Your task
Will you give every entry again exactly as it stands?

Task input
========

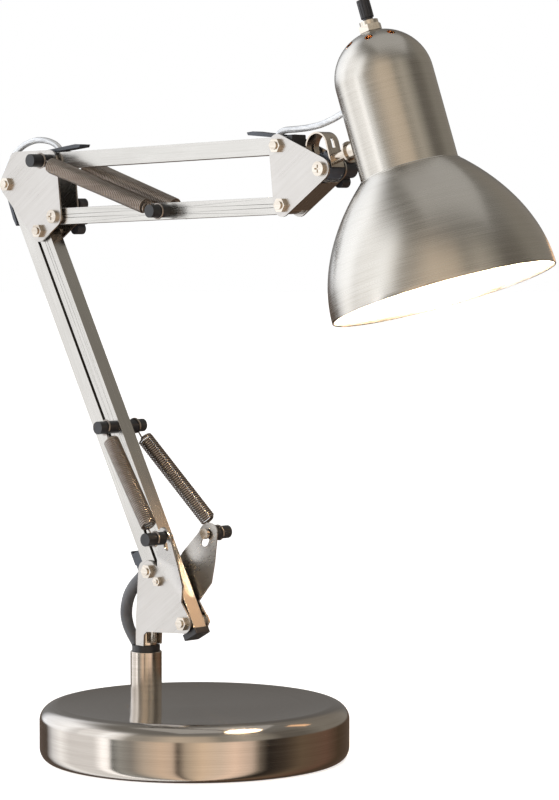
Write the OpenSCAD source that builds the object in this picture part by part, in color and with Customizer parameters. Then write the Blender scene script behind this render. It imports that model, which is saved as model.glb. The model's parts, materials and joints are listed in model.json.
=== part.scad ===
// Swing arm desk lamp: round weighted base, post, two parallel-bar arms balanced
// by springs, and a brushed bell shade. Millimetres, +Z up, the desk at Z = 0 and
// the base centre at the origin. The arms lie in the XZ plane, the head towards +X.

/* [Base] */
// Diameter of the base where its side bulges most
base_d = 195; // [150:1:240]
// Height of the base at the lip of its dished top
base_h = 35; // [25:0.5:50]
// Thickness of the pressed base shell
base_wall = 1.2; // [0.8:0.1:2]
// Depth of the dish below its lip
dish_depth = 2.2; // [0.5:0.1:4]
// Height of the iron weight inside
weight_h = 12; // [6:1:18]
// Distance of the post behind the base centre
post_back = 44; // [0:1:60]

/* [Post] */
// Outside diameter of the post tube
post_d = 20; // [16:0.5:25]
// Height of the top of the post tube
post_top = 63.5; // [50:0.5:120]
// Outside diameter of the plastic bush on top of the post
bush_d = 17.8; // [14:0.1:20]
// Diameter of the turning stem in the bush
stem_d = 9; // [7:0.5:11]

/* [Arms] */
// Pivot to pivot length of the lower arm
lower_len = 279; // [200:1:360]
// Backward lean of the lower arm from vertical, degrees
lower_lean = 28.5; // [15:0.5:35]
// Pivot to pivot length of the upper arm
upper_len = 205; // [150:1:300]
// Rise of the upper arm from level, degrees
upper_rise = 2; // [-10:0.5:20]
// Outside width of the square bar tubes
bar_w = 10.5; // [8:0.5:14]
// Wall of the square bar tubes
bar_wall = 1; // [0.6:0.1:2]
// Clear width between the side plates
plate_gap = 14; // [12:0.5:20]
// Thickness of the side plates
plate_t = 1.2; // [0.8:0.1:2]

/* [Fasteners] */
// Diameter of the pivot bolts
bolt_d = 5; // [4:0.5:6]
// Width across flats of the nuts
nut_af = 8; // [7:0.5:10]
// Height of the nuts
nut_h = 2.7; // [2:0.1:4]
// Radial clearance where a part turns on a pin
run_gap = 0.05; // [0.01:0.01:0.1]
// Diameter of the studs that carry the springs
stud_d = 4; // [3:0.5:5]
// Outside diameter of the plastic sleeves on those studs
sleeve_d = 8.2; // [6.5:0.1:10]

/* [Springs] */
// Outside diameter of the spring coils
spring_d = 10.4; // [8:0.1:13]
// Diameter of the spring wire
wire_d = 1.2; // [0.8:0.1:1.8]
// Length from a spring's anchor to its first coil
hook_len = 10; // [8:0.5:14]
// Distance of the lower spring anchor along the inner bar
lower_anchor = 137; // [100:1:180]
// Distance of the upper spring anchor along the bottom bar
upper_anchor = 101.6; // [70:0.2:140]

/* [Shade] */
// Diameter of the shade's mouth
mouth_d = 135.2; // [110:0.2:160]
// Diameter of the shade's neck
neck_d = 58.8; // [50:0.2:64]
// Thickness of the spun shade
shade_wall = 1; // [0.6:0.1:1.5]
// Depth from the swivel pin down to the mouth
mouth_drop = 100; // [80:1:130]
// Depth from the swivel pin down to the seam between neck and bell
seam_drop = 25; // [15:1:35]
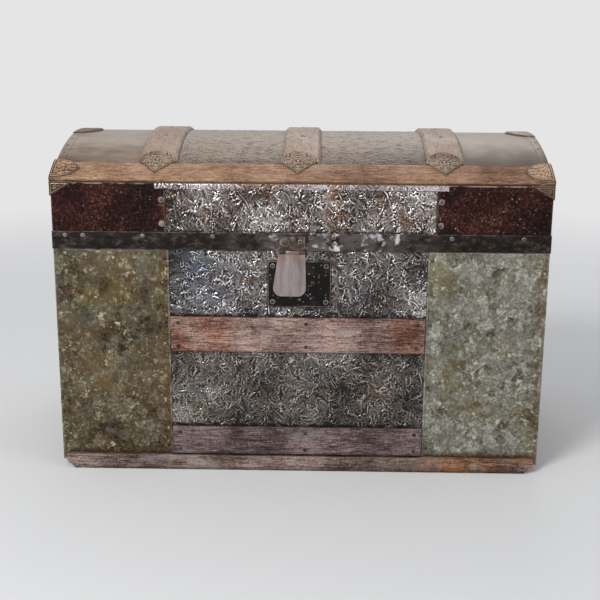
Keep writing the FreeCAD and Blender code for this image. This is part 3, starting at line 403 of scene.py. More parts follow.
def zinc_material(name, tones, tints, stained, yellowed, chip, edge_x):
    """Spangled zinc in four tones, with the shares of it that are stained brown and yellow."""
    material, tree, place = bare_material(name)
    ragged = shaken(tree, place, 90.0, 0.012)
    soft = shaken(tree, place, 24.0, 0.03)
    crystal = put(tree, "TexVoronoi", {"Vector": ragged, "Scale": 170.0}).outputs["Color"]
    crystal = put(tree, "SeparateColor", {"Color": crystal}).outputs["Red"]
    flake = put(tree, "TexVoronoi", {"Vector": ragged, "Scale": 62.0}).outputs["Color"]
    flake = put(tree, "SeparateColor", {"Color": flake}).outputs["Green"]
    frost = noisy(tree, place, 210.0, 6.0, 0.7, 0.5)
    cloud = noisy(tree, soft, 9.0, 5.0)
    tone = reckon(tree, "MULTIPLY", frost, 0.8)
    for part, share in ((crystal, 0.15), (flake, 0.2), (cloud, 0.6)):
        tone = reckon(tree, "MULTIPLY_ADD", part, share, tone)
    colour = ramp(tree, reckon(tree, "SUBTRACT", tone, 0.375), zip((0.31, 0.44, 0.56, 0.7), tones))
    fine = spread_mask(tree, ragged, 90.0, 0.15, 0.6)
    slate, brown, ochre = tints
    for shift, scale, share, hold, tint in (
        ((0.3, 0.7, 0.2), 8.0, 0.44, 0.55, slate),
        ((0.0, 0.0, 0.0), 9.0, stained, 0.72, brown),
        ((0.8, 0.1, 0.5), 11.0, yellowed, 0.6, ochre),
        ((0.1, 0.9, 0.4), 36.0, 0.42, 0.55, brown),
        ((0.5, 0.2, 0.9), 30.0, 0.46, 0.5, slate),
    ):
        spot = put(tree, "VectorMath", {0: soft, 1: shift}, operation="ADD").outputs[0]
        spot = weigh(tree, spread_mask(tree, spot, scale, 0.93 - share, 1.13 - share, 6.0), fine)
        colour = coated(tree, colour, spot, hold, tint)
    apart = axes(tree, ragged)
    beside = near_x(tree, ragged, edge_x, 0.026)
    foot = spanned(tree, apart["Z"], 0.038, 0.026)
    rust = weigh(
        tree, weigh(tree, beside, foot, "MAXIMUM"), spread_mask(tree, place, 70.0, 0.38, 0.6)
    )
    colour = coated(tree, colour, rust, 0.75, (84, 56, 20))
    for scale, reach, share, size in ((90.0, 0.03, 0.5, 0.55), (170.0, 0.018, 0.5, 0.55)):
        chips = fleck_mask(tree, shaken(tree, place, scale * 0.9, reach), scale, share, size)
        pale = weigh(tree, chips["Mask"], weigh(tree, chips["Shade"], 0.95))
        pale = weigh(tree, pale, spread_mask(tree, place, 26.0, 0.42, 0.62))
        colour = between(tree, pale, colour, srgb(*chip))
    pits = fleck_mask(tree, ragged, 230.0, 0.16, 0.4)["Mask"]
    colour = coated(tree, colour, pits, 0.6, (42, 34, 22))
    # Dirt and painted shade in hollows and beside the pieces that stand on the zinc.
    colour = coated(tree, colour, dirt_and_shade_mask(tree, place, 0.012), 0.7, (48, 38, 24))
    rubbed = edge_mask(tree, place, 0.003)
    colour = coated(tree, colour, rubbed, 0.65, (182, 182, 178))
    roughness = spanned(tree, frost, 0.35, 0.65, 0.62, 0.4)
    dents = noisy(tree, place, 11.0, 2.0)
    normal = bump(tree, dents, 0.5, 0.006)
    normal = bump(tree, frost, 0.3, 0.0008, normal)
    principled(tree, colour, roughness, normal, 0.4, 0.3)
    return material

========

Written answer
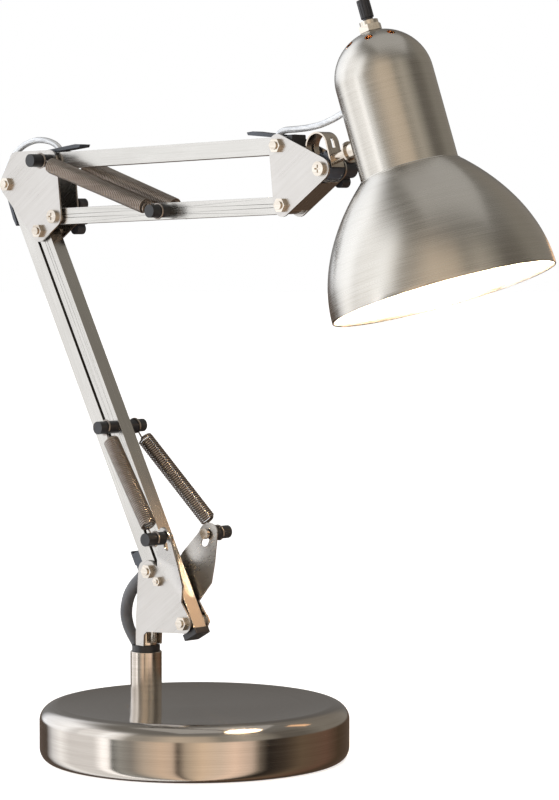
Write the OpenSCAD source that builds the object in this picture part by part, in color and with Customizer parameters. Then write the Blender scene script behind this render. It imports that model, which is saved as model.glb. The model's parts, materials and joints are listed in model.json.
=== part.scad ===
// Swing arm desk lamp: round weighted base, post, two parallel-bar arms balanced
// by springs, and a brushed bell shade. Millimetres, +Z up, the desk at Z = 0 and
// the base centre at the origin. The arms lie in the XZ plane, the head towards +X.

/* [Base] */
// Diameter of the base where its side bulges most
base_d = 195; // [150:1:240]
// Height of the base at the lip of its dished top
base_h = 35; // [25:0.5:50]
// Thickness of the pressed base shell
base_wall = 1.2; // [0.8:0.1:2]
// Depth of the dish below its lip
dish_depth = 2.2; // [0.5:0.1:4]
// Height of the iron weight inside
weight_h = 12; // [6:1:18]
// Distance of the post behind the base centre
post_back = 44; // [0:1:60]

/* [Post] */
// Outside diameter of the post tube
post_d = 20; // [16:0.5:25]
// Height of the top of the post tube
post_top = 63.5; // [50:0.5:120]
// Outside diameter of the plastic bush on top of the post
bush_d = 17.8; // [14:0.1:20]
// Diameter of the turning stem in the bush
stem_d = 9; // [7:0.5:11]

/* [Arms] */
// Pivot to pivot length of the lower arm
lower_len = 279; // [200:1:360]
// Backward lean of the lower arm from vertical, degrees
lower_lean = 28.5; // [15:0.5:35]
// Pivot to pivot length of the upper arm
upper_len = 205; // [150:1:300]
// Rise of the upper arm from level, degrees
upper_rise = 2; // [-10:0.5:20]
// Outside width of the square bar tubes
bar_w = 10.5; // [8:0.5:14]
// Wall of the square bar tubes
bar_wall = 1; // [0.6:0.1:2]
// Clear width between the side plates
plate_gap = 14; // [12:0.5:20]
// Thickness of the side plates
plate_t = 1.2; // [0.8:0.1:2]

/* [Fasteners] */
// Diameter of the pivot bolts
bolt_d = 5; // [4:0.5:6]
// Width across flats of the nuts
nut_af = 8; // [7:0.5:10]
// Height of the nuts
nut_h = 2.7; // [2:0.1:4]
// Radial clearance where a part turns on a pin
run_gap = 0.05; // [0.01:0.01:0.1]
// Diameter of the studs that carry the springs
stud_d = 4; // [3:0.5:5]
// Outside diameter of the plastic sleeves on those studs
sleeve_d = 8.2; // [6.5:0.1:10]

/* [Springs] */
// Outside diameter of the spring coils
spring_d = 10.4; // [8:0.1:13]
// Diameter of the spring wire
wire_d = 1.2; // [0.8:0.1:1.8]
// Length from a spring's anchor to its first coil
hook_len = 10; // [8:0.5:14]
// Distance of the lower spring anchor along the inner bar
lower_anchor = 137; // [100:1:180]
// Distance of the upper spring anchor along the bottom bar
upper_anchor = 101.6; // [70:0.2:140]

/* [Shade] */
// Diameter of the shade's mouth
mouth_d = 135.2; // [110:0.2:160]
// Diameter of the shade's neck
neck_d = 58.8; // [50:0.2:64]
// Thickness of the spun shade
shade_wall = 1; // [0.6:0.1:1.5]
// Depth from the swivel pin down to the mouth
mouth_drop = 100; // [80:1:130]
// Depth from the swivel pin down to the seam between neck and bell
seam_drop = 25; // [15:1:35]
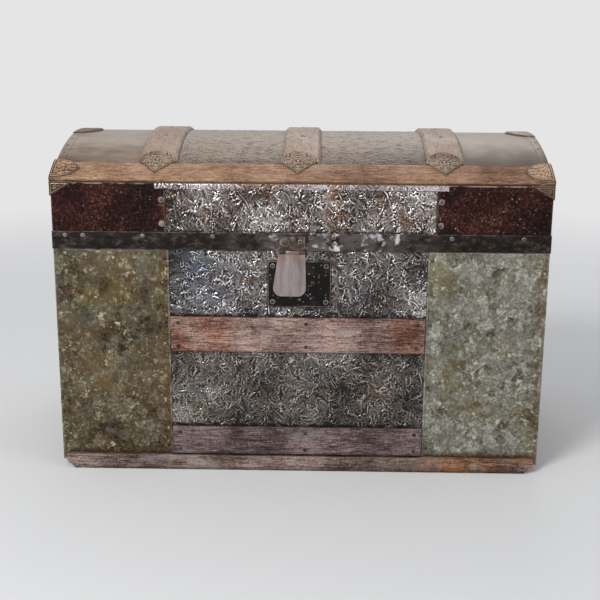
Keep writing the FreeCAD and Blender code for this image. This is part 3, starting at line 403 of scene.py. More parts follow.
def zinc_material(name, tones, tints, stained, yellowed, chip, edge_x):
    """Spangled zinc in four tones, with the shares of it that are stained brown and yellow."""
    material, tree, place = bare_material(name)
    ragged = shaken(tree, place, 90.0, 0.012)
    soft = shaken(tree, place, 24.0, 0.03)
    crystal = put(tree, "TexVoronoi", {"Vector": ragged, "Scale": 170.0}).outputs["Color"]
    crystal = put(tree, "SeparateColor", {"Color": crystal}).outputs["Red"]
    flake = put(tree, "TexVoronoi", {"Vector": ragged, "Scale": 62.0}).outputs["Color"]
    flake = put(tree, "SeparateColor", {"Color": flake}).outputs["Green"]
    frost = noisy(tree, place, 210.0, 6.0, 0.7, 0.5)
    cloud = noisy(tree, soft, 9.0, 5.0)
    tone = reckon(tree, "MULTIPLY", frost, 0.8)
    for part, share in ((crystal, 0.15), (flake, 0.2), (cloud, 0.6)):
        tone = reckon(tree, "MULTIPLY_ADD", part, share, tone)
    colour = ramp(tree, reckon(tree, "SUBTRACT", tone, 0.375), zip((0.31, 0.44, 0.56, 0.7), tones))
    fine = spread_mask(tree, ragged, 90.0, 0.15, 0.6)
    slate, brown, ochre = tints
    for shift, scale, share, hold, tint in (
        ((0.3, 0.7, 0.2), 8.0, 0.44, 0.55, slate),
        ((0.0, 0.0, 0.0), 9.0, stained, 0.72, brown),
        ((0.8, 0.1, 0.5), 11.0, yellowed, 0.6, ochre),
        ((0.1, 0.9, 0.4), 36.0, 0.42, 0.55, brown),
        ((0.5, 0.2, 0.9), 30.0, 0.46, 0.5, slate),
    ):
        spot = put(tree, "VectorMath", {0: soft, 1: shift}, operation="ADD").outputs[0]
        spot = weigh(tree, spread_mask(tree, spot, scale, 0.93 - share, 1.13 - share, 6.0), fine)
        colour = coated(tree, colour, spot, hold, tint)
    apart = axes(tree, ragged)
    beside = near_x(tree, ragged, edge_x, 0.026)
    foot = spanned(tree, apart["Z"], 0.038, 0.026)
    rust = weigh(
        tree, weigh(tree, beside, foot, "MAXIMUM"), spread_mask(tree, place, 70.0, 0.38, 0.6)
    )
    colour = coated(tree, colour, rust, 0.75, (84, 56, 20))
    for scale, reach, share, size in ((90.0, 0.03, 0.5, 0.55), (170.0, 0.018, 0.5, 0.55)):
        chips = fleck_mask(tree, shaken(tree, place, scale * 0.9, reach), scale, share, size)
        pale = weigh(tree, chips["Mask"], weigh(tree, chips["Shade"], 0.95))
        pale = weigh(tree, pale, spread_mask(tree, place, 26.0, 0.42, 0.62))
        colour = between(tree, pale, colour, srgb(*chip))
    pits = fleck_mask(tree, ragged, 230.0, 0.16, 0.4)["Mask"]
    colour = coated(tree, colour, pits, 0.6, (42, 34, 22))
    # Dirt and painted shade in hollows and beside the pieces that stand on the zinc.
    colour = coated(tree, colour, dirt_and_shade_mask(tree, place, 0.012), 0.7, (48, 38, 24))
    rubbed = edge_mask(tree, place, 0.003)
    colour = coated(tree, colour, rubbed, 0.65, (182, 182, 178))
    roughness = spanned(tree, frost, 0.35, 0.65, 0.62, 0.4)
    dents = noisy(tree, place, 11.0, 2.0)
    normal = bump(tree, dents, 0.5, 0.006)
    normal = bump(tree, frost, 0.3, 0.0008, normal)
    principled(tree, colour, roughness, normal, 0.4, 0.3)
    return material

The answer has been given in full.